Arabic numbers do not. Roman numerals don’t have ‘spelling’, but they have a formalized method of construction that’s almost as good. For instance, suppose you see DLCIV. This isn’t generally correct - it could be evaluated as being five hundred and fifty-four, (five hundred for the D, 100-50 for the L before C, 5-1 for the I before V,) but the LC doesn’t make sence. You’d write 554 as just L, giving DLIV.

Therefore, you look for a spelling error the same way you would with a word. I would say the most likely correct construction would be DCCIV - seven hundred and four. The first C was mistaken as an L, or the top of the C wasn’t clear so it looked like an L.

Edited to add: Of course, the tradeoff for this ‘spell-check’ is that roman numerals take up more space than comparable arabic numbers and are harder to do multiplication/division with on paper. There’s no free lunch.
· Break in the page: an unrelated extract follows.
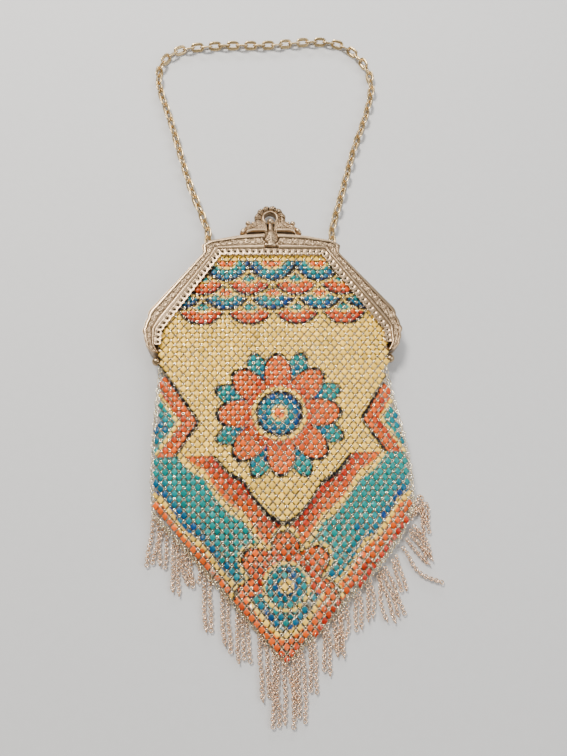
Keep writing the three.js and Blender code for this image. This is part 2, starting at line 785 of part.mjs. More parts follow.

And, modern mathematical symbols (like the + sign and the = sign) weren’t in use until many centuries after the ancient Romans. In the olden days, a lot of math was written out in words.

Note that the strict representation rules for Roman numerals as we know them are a modern convention. The Romans used a subtractive rule sometimes, but applied it inconsistently, and sometimes DID use things like “IIXX” to represent 18, as well as “VIIII” for 9 or “XLIIII” for 44.

http://www.web40571.clarahost.co.uk/roman/howtheywork.htm

See some of the historical examples near the bottom of that article.

My old World Book Encyclopedia had three stills from a stop-motion film someone made of Romans using Roman Numerals to perform simple multiplication. It looked interesting, but the encyclopedia never explained exactly how the procedure worked. Too bad – I’ve always wanted to know. And I never did find out who made the film, and haven’t seen it. But there appears to have been a formalism akin to those we use for multiplying two numbers together, or finding square roots, that makes it relatively easy to perform.

Of course, you could also use the abacus, which is what I expect most people did. The formalism looked as if it took up a LOT of space on your tablinum.